ミュージカル「美少女戦士セーラームーン」
-Le Mouvement Final-(ル ムヴマン フィナール)
社会現象にもなった人気漫画が原作。2.5次元ミュージカルの代表的なタイトルとして、海外でも公演し、多くのファンを獲得
©武内直子・PNP/ミュージカル「美少女戦士セーラームーン」製作委員会2017
ミュージカル『テニスの王子様』15周年記念コンサート
Dream Live 2018
人気漫画『テニスの王子様』が2003年に初めてミュージカルに。当時漫画の舞台化は珍しかったものの、口コミで爆発的な人気となってシリーズ化された
©許斐 剛/集英社・NAS・新テニスの王子様プロジェクト
©許斐 剛/集英社・テニミュ製作委員会
ミュージカル『刀剣乱舞』
〜阿津賀志山異聞2018 巴里〜
ゲーム原案のミュージカル作品。海外でも人気を博し、2017年に中国公演も実現
©ミュージカル『刀剣乱舞』製作委員会
  • 漫画やゲームのアニメ化、テレビアニメのDVD化などの流れに、ミュージカルや舞台という古くからのエンターテインメントとの融合も起こり、新市場として急成長している。
  • 2.5次元ミュージカルという新ジャンルは、さらに、世界的な人気を持つ日本の漫画・アニメの強みを生かし、作品輸出による市場開拓も進行。外国人ファン向けの関連グッズの需要なども期待できる。
業界内だけを見ずに、業界を「広げる」発想を
 書籍出版物の部数や売上低下の一因に、SNSやブログなどのネットコンテンツの爆発的な普及が挙げられています。しかし、ネットを脅威と捉える見方を変えたとき、優れた出版物を生み出す素材の宝の山に変わりました。

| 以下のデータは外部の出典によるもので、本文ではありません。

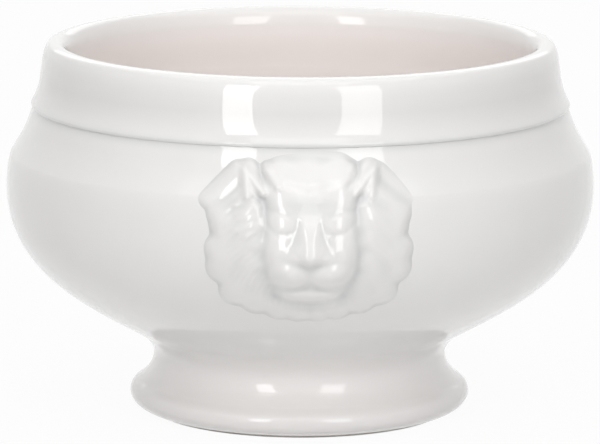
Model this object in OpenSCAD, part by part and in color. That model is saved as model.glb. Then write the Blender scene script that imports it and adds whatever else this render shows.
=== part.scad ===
/* [Overall] */
// Height of the bowl from the table to the top of the lip
overall_h = 84.8; // [80:0.1:92]
// Widest diameter of the belly
belly_d = 134; // [124:1:144]
// Height of the widest place of the belly
widest_h = 51.9; // [48:0.1:54]
// Thickness of the wall of belly and collar
wall_t = 4.6; // [3.5:0.1:5.4]

/* [Collar and lip] */
// Outer diameter of the collar at its waist, under the lip
lip_d = 117.8; // [112:0.1:121]
// Radius of the rolled outer side of the lip
lip_roll_r = 3.5; // [3:0.1:4.2]
// How far inwards the inner edge of the lip is rounded
lip_edge_r = 2.6; // [2:0.1:3]
// How far down the inner edge of the lip is rounded
lip_edge_h = 4.5; // [3:0.1:5.5]
// Height of the collar, from the crease to the top of the lip
collar_h = 14.6; // [13:0.1:16]
// How far the foot of the collar stands out past the lip
collar_flare = 2.4; // [1.6:0.1:3.2]
// Radius of the rounded bottom edge of the collar
bead_r = 0.8; // [0.5:0.1:1.2]

/* [Pedestal foot] */
// Height of the narrow neck above the table
neck_h = 13.2; // [12:0.1:15]
// Diameter of the neck
neck_d = 66.9; // [62:0.1:70]
// Widest diameter of the foot
foot_d = 77.7; // [75:0.1:84]
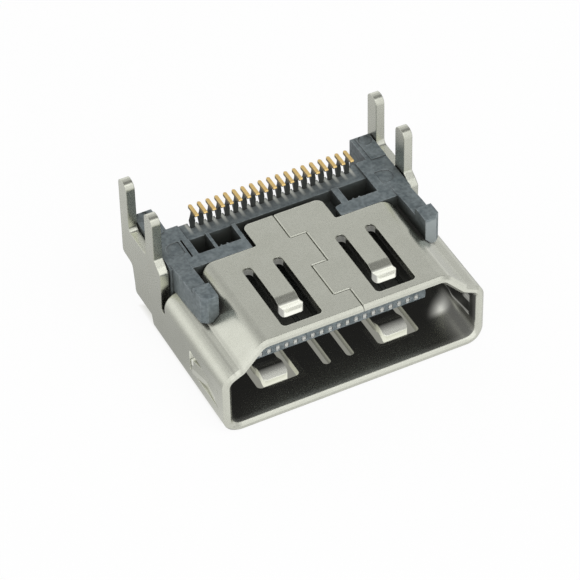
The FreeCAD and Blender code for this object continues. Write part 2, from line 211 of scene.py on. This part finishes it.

 日本の少子高齢化の波は将来、演劇市場にも及ぶことは明らかです。そこに2.5次元ミュージカルで若い客層を取り込む可能性が見えてきました。新たなグッズ販売はさまざまな印刷需要も生んでいます。従来の演劇業界では難しかった作品輸出も実行段階に入ってきました。
 これらの事例に共通するのは、属する業界や自社の事情にとらわれず、さまざまな業界との連携やコンテンツの応用を大切にしていることです。また、市場を固定化されたものと考えずに、それぞれの関係者が意欲的に市場開拓の取り組みを行っているのも注目すべき点です。見過ごしているものを確認することが、現在の印刷業界にとって新たな一歩になるかもしれません。